**Aim of the exercise:**
In full and without alteration, give the listing again.

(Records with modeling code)
+ + + + + + +
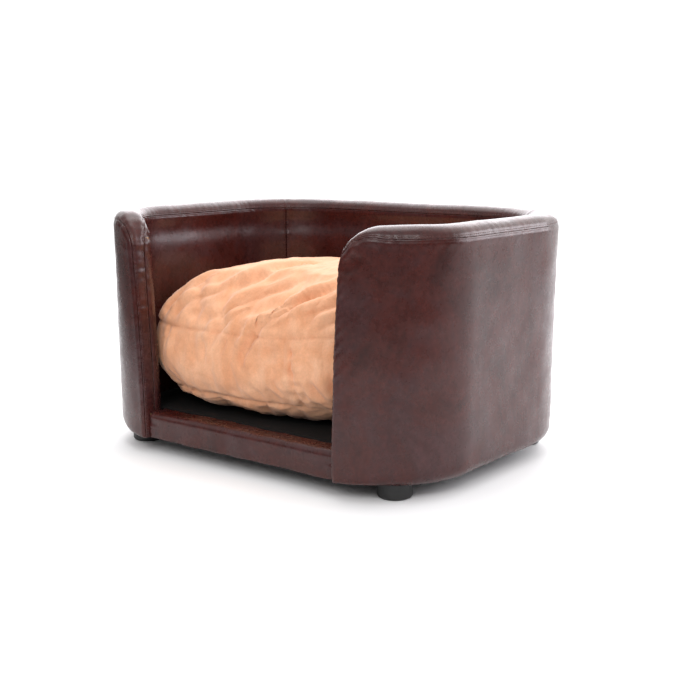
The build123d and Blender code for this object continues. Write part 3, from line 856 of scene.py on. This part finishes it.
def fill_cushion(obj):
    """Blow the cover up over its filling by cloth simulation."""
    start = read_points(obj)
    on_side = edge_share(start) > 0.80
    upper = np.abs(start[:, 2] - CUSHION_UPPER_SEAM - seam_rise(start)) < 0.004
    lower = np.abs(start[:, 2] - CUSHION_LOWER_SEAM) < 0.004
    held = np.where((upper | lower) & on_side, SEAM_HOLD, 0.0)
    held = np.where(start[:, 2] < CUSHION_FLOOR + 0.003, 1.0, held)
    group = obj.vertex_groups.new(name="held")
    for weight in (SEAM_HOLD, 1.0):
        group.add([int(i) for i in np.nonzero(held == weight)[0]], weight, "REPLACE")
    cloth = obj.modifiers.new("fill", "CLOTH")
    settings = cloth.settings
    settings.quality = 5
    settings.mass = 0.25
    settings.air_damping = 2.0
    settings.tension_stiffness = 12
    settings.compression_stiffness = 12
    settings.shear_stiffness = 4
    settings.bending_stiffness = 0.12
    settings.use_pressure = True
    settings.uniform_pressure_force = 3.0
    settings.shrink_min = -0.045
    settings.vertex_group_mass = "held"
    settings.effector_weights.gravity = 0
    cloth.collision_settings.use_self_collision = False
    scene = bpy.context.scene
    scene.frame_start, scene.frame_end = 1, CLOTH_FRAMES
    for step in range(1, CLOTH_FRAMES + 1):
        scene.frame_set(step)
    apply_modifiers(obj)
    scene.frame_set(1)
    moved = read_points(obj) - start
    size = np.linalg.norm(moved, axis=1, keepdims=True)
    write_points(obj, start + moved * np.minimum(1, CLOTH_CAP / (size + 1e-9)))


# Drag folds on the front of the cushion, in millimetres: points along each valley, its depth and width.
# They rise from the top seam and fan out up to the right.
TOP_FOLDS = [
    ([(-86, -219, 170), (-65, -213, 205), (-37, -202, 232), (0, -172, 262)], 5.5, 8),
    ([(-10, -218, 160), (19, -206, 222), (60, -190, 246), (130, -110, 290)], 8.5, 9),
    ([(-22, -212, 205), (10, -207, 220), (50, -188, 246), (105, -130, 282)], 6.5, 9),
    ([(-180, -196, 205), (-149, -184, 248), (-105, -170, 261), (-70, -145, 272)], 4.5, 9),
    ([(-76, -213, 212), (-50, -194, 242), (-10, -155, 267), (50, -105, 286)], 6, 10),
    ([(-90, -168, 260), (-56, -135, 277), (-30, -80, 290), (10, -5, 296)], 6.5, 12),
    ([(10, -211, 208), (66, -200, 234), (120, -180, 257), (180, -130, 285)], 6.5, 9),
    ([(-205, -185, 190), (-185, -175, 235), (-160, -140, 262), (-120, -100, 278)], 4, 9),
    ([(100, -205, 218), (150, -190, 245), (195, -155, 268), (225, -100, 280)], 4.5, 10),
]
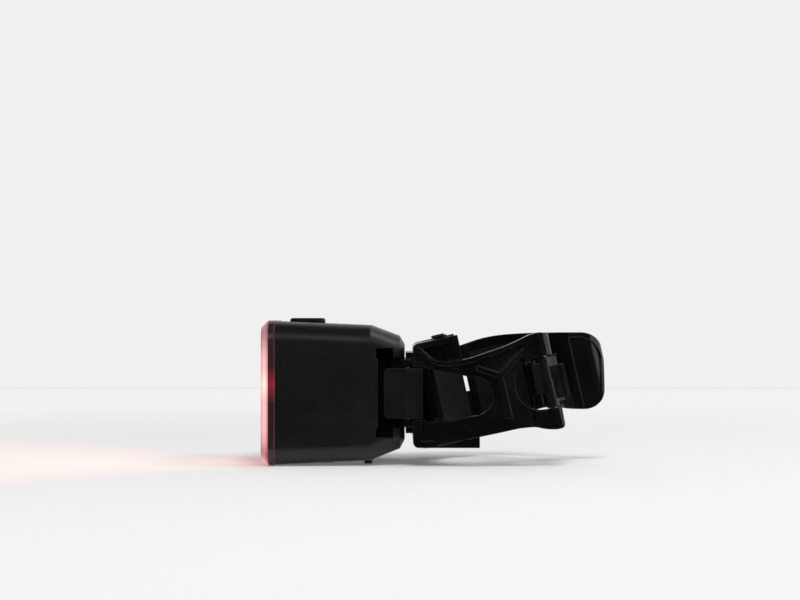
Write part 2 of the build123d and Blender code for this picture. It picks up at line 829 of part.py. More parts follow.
+ + + + + + +
**Exercise solution:**
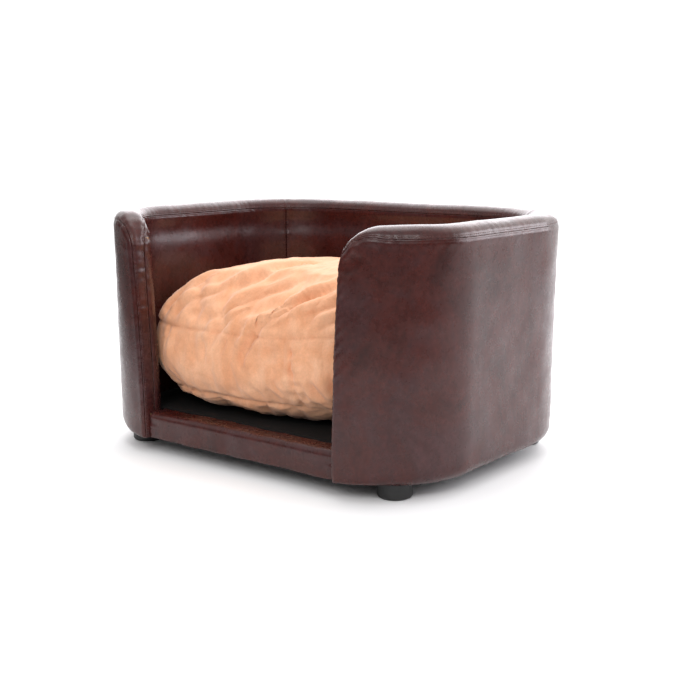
The build123d and Blender code for this object continues. Write part 3, from line 856 of scene.py on. This part finishes it.
def fill_cushion(obj):
    """Blow the cover up over its filling by cloth simulation."""
    start = read_points(obj)
    on_side = edge_share(start) > 0.80
    upper = np.abs(start[:, 2] - CUSHION_UPPER_SEAM - seam_rise(start)) < 0.004
    lower = np.abs(start[:, 2] - CUSHION_LOWER_SEAM) < 0.004
    held = np.where((upper | lower) & on_side, SEAM_HOLD, 0.0)
    held = np.where(start[:, 2] < CUSHION_FLOOR + 0.003, 1.0, held)
    group = obj.vertex_groups.new(name="held")
    for weight in (SEAM_HOLD, 1.0):
        group.add([int(i) for i in np.nonzero(held == weight)[0]], weight, "REPLACE")
    cloth = obj.modifiers.new("fill", "CLOTH")
    settings = cloth.settings
    settings.quality = 5
    settings.mass = 0.25
    settings.air_damping = 2.0
    settings.tension_stiffness = 12
    settings.compression_stiffness = 12
    settings.shear_stiffness = 4
    settings.bending_stiffness = 0.12
    settings.use_pressure = True
    settings.uniform_pressure_force = 3.0
    settings.shrink_min = -0.045
    settings.vertex_group_mass = "held"
    settings.effector_weights.gravity = 0
    cloth.collision_settings.use_self_collision = False
    scene = bpy.context.scene
    scene.frame_start, scene.frame_end = 1, CLOTH_FRAMES
    for step in range(1, CLOTH_FRAMES + 1):
        scene.frame_set(step)
    apply_modifiers(obj)
    scene.frame_set(1)
    moved = read_points(obj) - start
    size = np.linalg.norm(moved, axis=1, keepdims=True)
    write_points(obj, start + moved * np.minimum(1, CLOTH_CAP / (size + 1e-9)))


# Drag folds on the front of the cushion, in millimetres: points along each valley, its depth and width.
# They rise from the top seam and fan out up to the right.
TOP_FOLDS = [
    ([(-86, -219, 170), (-65, -213, 205), (-37, -202, 232), (0, -172, 262)], 5.5, 8),
    ([(-10, -218, 160), (19, -206, 222), (60, -190, 246), (130, -110, 290)], 8.5, 9),
    ([(-22, -212, 205), (10, -207, 220), (50, -188, 246), (105, -130, 282)], 6.5, 9),
    ([(-180, -196, 205), (-149, -184, 248), (-105, -170, 261), (-70, -145, 272)], 4.5, 9),
    ([(-76, -213, 212), (-50, -194, 242), (-10, -155, 267), (50, -105, 286)], 6, 10),
    ([(-90, -168, 260), (-56, -135, 277), (-30, -80, 290), (10, -5, 296)], 6.5, 12),
    ([(10, -211, 208), (66, -200, 234), (120, -180, 257), (180, -130, 285)], 6.5, 9),
    ([(-205, -185, 190), (-185, -175, 235), (-160, -140, 262), (-120, -100, 278)], 4, 9),
    ([(100, -205, 218), (150, -190, 245), (195, -155, 268), (225, -100, 280)], 4.5, 10),
]
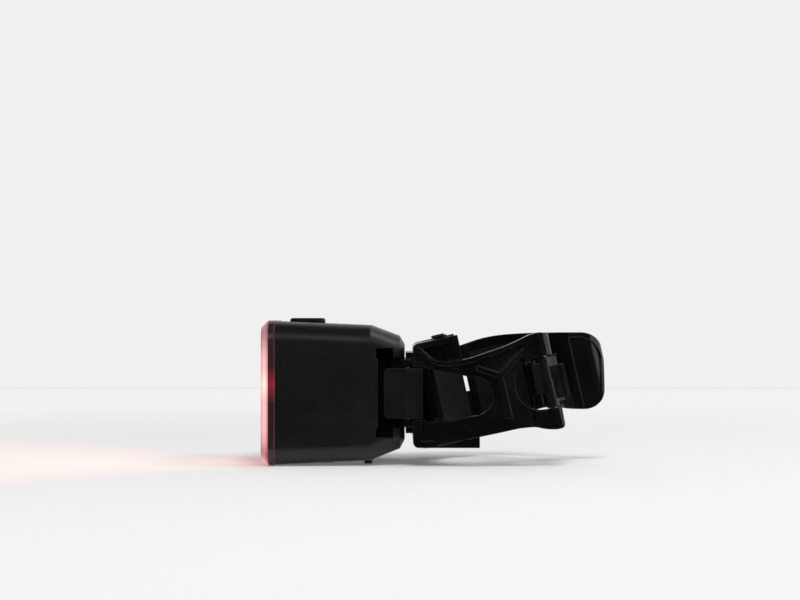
Write part 2 of the build123d and Blender code for this picture. It picks up at line 829 of part.py. More parts follow.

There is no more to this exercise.